== Available data
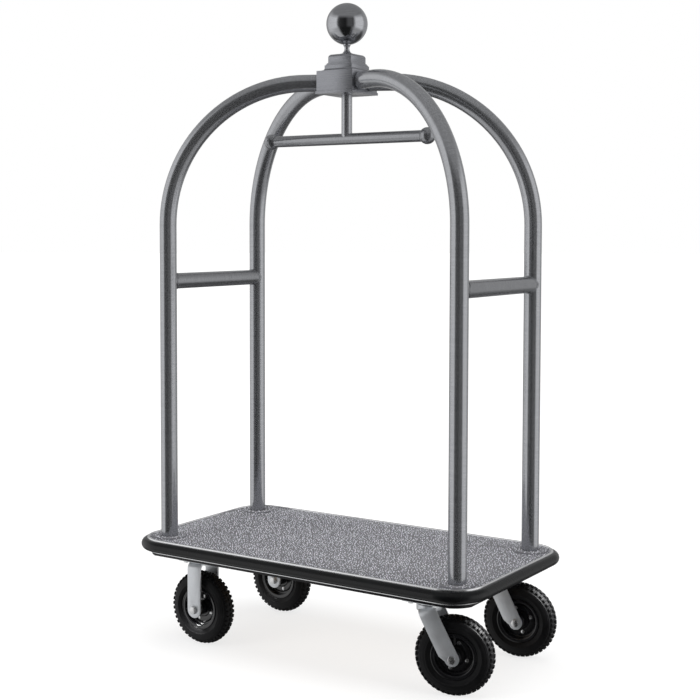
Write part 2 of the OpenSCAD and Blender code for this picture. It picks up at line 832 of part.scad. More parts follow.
module kingpins() {
    head_z = fork_top - race_hub_h - side_gap - kingpin_head_h;
    color("lightgray") for (y = [-1, 1]) translate([swivel_x, y * caster_y, 0]) {
        rod(kingpin_d, head_z, pad_bottom);
        rod(kingpin_head_d, head_z, head_z + kingpin_head_h);
    }
}

module swivel_balls() {
    color("lightgray") for (y = [-1, 1], i = [1:race_balls])
        translate([swivel_x, y * caster_y, plate_bottom - race_ball_d / 2])
            rotate([0, 0, i * 360 / race_balls]) translate([ball_race_r, 0, 0])
                sphere(d = race_ball_d);
}

// ---------- wheels ----------

// Spins a section about the axle, which lies along Y: x is the radius and y the place along it.
module spin() {
    rotate([-90, 0, 0]) rotate_extrude() children();
}

// A ring's section from radius r0 to r1 and from y0 to y1 along the axle.
module ring(r0, r1, y0, y1) {
    translate([r0, y0]) square([r1 - r0, y1 - y0]);
}

module tyre() {
    color("black") spin() difference() {
        union() {
            translate([tyre_ring_r, 0]) circle(d = tyre_w);
            ring(bead_r, tyre_ring_r, -bead_w / 2, bead_w / 2);
        }
        translate([tyre_ring_r, 0]) circle(d = tyre_w - 2 * tyre_t);
        ring(0, tyre_ring_r, -bead_w / 2 + bead_t, bead_w / 2 - bead_t);
        for (y = [-1, 1])
            ring(0, rim_flange_r + rim_lip_d / 2, y > 0 ? bead_w / 2 : -tyre_w,
                 y > 0 ? tyre_w : -bead_w / 2);
    }
}

// The inner tube fills the tyre, and its valve looks out through the outer rim half.
module inner_tube() {
    r = tyre_w / 2 - tyre_t - fit_gap;
    color("dimgray") difference() {
        union() {
            spin() translate([tyre_ring_r, 0]) circle(r);
            translate([0, -valve_y, 0]) rod(valve_d, valve_end_r, tyre_ring_r);
        }
        spin() translate([tyre_ring_r, 0]) circle(r - tube_skin);
        translate([0, -valve_y, 0]) rod(valve_d - 4, valve_end_r - eps, tyre_ring_r);
    }
}

// One pressed rim half, on the side where y is positive.
module rim_half() {
    y0 = rim_split / 2;
    spin() {
        ring(bearing_od / 2, bead_r, y0, y0 + rim_t);
        ring(bead_r - rim_t, bead_r, y0, bead_w / 2 + rim_t);
        ring(bead_r - rim_t, rim_flange_r, bead_w / 2, bead_w / 2 + rim_t);
        translate([rim_flange_r - rim_lip_d / 2 + 0.8, bead_w / 2 + rim_lip_d / 2]) circle(d = rim_lip_d);
        ring(bearing_od / 2, hub_r, y0, hub_w / 2);
    }
}

module rim_bolt_holes() {
    for (i = [1:rim_bolts]) rotate([0, i * 360 / rim_bolts + rim_bolt_phase, 0])
        translate([rim_bolt_r, 0, 0]) rod_y(rim_bolt_d + 2 * fit_gap, -hub_w, hub_w);
}

module rim_outer() {
    color("black") difference() {
        mirror([0, 1, 0]) rim_half();
        rim_bolt_holes();
        translate([0, -valve_y, 0]) rod(valve_d + 2 * fit_gap, valve_end_r, bead_r + eps);
    }
}

module rim_inner() {
    color("black") difference() {
        rim_half();
        rim_bolt_holes();
    }
}

module wheel_bolts() {
    face = rim_split / 2 + rim_t;
    color("lightgray") for (i = [1:rim_bolts])
        rotate([0, i * 360 / rim_bolts + rim_bolt_phase, 0]) translate([rim_bolt_r, 0, 0]) {
            rod_y(rim_bolt_d, -face - fit_gap, face + 6);
            rotate([90, 0, 0]) hex(rim_bolt_d, face, 4);
            rotate([-90, 0, 0]) hex(rim_bolt_d, face, 5);
        }
}

// Two ball bearings, shown with their rings and the sunk shield between them.
module bearings() {
    bore = axle_d / 2 + run_gap;
    od = bearing_od / 2;
    color("silver") for (side = [0, 180]) rotate([side, 0, 0]) spin() difference() {
        ring(bore, od, hub_w / 2 - bearing_w, hub_w / 2);
        ring(bore + 2.5, od - 2.5, hub_w / 2 - 0.8, hub_w / 2 + eps);
        ring(bore + 2.5, od - 2.5, hub_w / 2 - bearing_w - eps, hub_w / 2 - bearing_w + 0.8);
    }
}

// Places a wheel part; the outer side of each wheel faces away from the deck's centre line.
module at_wheel(left, side) {
    flip = side > 0 ? 180 : 0;
    if (left) translate([-rigid_x, side * caster_y, axle_z]) rotate([0, 0, flip]) children();
    else at_swivel(side) translate([trail, 0, axle_z]) rotate([0, 0, flip]) children();
}

module front_left_tyre() { at_wheel(true, -1) tyre(); }
module front_left_inner_tube() { at_wheel(true, -1) inner_tube(); }
module front_left_rim_outer() { at_wheel(true, -1) rim_outer(); }
module front_left_rim_inner() { at_wheel(true, -1) rim_inner(); }
module front_left_rim_bolts() { at_wheel(true, -1) wheel_bolts(); }
module front_left_bearings() { at_wheel(true, -1) bearings(); }
module rear_left_tyre() { at_wheel(true, 1) tyre(); }
module rear_left_inner_tube() { at_wheel(true, 1) inner_tube(); }
module rear_left_rim_outer() { at_wheel(true, 1) rim_outer(); }
module rear_left_rim_inner() { at_wheel(true, 1) rim_inner(); }
module rear_left_rim_bolts() { at_wheel(true, 1) wheel_bolts(); }
module rear_left_bearings() { at_wheel(true, 1) bearings(); }
module front_right_tyre() { at_wheel(false, -1) tyre(); }
module front_right_inner_tube() { at_wheel(false, -1) inner_tube(); }
module front_right_rim_outer() { at_wheel(false, -1) rim_outer(); }
module front_right_rim_inner() { at_wheel(false, -1) rim_inner(); }
module front_right_rim_bolts() { at_wheel(false, -1) wheel_bolts(); }
module front_right_bearings() { at_wheel(false, -1) bearings(); }
module rear_right_tyre() { at_wheel(false, 1) tyre(); }
module rear_right_inner_tube() { at_wheel(false, 1) inner_tube(); }
module rear_right_rim_outer() { at_wheel(false, 1) rim_outer(); }
module rear_right_rim_inner() { at_wheel(false, 1) rim_inner(); }
module rear_right_rim_bolts() { at_wheel(false, 1) wheel_bolts(); }
module rear_right_bearings() { at_wheel(false, 1) bearings(); }

// ---------- nodes ----------

deck_board();
deck_carpet();
edge_channel();
bumper();
underframe();
deck_screws();
post_flanges();
post_plugs();
post_bolts();
front_left_arch();
rear_left_arch();
front_right_arch();
rear_right_arch();
left_handrail();
right_handrail();
crown_block();
crown_base_plate();
crown_screws();
finial_base();
finial_stem();
finial_ball();
hanger_stem();
garment_bar();
garment_bar_balls();
caster_bolts();
front_left_fork();
rear_left_fork();
left_axle_bolts();
swivel_top_plates();
kingpins();
swivel_balls();
front_right_fork();
front_right_axle_bolt();
rear_right_fork();
rear_right_axle_bolt();
front_left_tyre();
front_left_inner_tube();
front_left_rim_outer();
front_left_rim_inner();
front_left_rim_bolts();
front_left_bearings();
rear_left_tyre();
rear_left_inner_tube();
rear_left_rim_outer();
rear_left_rim_inner();
rear_left_rim_bolts();
rear_left_bearings();
front_right_tyre();
front_right_inner_tube();
front_right_rim_outer();
front_right_rim_inner();
front_right_rim_bolts();
front_right_bearings();
rear_right_tyre();
rear_right_inner_tube();
rear_right_rim_outer();
rear_right_rim_inner();
rear_right_rim_bolts();
rear_right_bearings();
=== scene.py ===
"""Hotel luggage cart: the looks of every piece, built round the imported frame.

Lengths are metres. The floor is z = 0 under the middle of the deck, +X points to the swivel casters
and +Y runs across the deck to the rear posts. Sizes that the frame holds are read from it; the
dataclass fields below hold those of the details that only this script makes.
"""

from __future__ import annotations

import json
import logging
import math
from dataclasses import dataclass, field
from enum import Enum
from typing import Iterable, Sequence

import bmesh
import bpy
from bmesh.types import BMesh
from bpy.types import Material, Mesh, NodeSocket, Object
from mathutils import Matrix, Vector

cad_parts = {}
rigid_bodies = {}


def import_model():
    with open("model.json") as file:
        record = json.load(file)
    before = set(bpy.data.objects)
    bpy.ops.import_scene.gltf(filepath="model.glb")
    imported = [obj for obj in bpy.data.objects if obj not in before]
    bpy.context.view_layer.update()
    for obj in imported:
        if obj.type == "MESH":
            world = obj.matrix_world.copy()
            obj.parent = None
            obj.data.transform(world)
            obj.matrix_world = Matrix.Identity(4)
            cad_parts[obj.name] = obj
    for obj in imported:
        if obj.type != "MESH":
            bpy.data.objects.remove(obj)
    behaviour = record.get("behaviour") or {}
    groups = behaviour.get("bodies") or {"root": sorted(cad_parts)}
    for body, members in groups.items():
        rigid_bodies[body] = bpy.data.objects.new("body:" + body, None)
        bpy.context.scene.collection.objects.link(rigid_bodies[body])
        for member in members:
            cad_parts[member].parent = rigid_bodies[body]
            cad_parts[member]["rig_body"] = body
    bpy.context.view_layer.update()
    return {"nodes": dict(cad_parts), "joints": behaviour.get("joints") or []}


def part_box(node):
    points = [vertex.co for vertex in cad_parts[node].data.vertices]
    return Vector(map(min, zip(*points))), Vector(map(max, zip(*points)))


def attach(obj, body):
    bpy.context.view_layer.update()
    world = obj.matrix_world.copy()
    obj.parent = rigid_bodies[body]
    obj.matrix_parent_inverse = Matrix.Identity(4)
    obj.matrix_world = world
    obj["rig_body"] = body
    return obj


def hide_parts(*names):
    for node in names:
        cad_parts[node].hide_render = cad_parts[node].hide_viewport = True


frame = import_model()

Color = tuple[float, float, float]
Point = tuple[float, float]
log = logging.getLogger("luggage_cart")

MM = 0.001
FULL_TURN = 2.0 * math.pi
WHEELS = ("front_left", "rear_left", "front_right", "rear_right")


# ---------- node trees ----------


def shade(color: Color, factor: float) -> Color:
    """A colour made darker or lighter."""
    return tuple(min(1.0, channel * factor) for channel in color)


def greys(stops: Sequence[Point]) -> list[tuple[float, Color]]:
    """A ramp's stops in grey, from pairs of place and level."""
    return [(place, (level, level, level)) for place, level in stops]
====
#### [The task]
All lines above from the one containing "cad_parts[member].parent = rigid_bodies[body]" to the one containing "obj.matrix_parent_inverse = Matrix.Identity(4)" must be repeated exactly, both lines included, and no others.

#### [Task answer]
            cad_parts[member].parent = rigid_bodies[body]
            cad_parts[member]["rig_body"] = body
    bpy.context.view_layer.update()
    return {"nodes": dict(cad_parts), "joints": behaviour.get("joints") or []}


def part_box(node):
    points = [vertex.co for vertex in cad_parts[node].data.vertices]
    return Vector(map(min, zip(*points))), Vector(map(max, zip(*points)))


def attach(obj, body):
    bpy.context.view_layer.update()
    world = obj.matrix_world.copy()
    obj.parent = rigid_bodies[body]
    obj.matrix_parent_inverse = Matrix.Identity(4)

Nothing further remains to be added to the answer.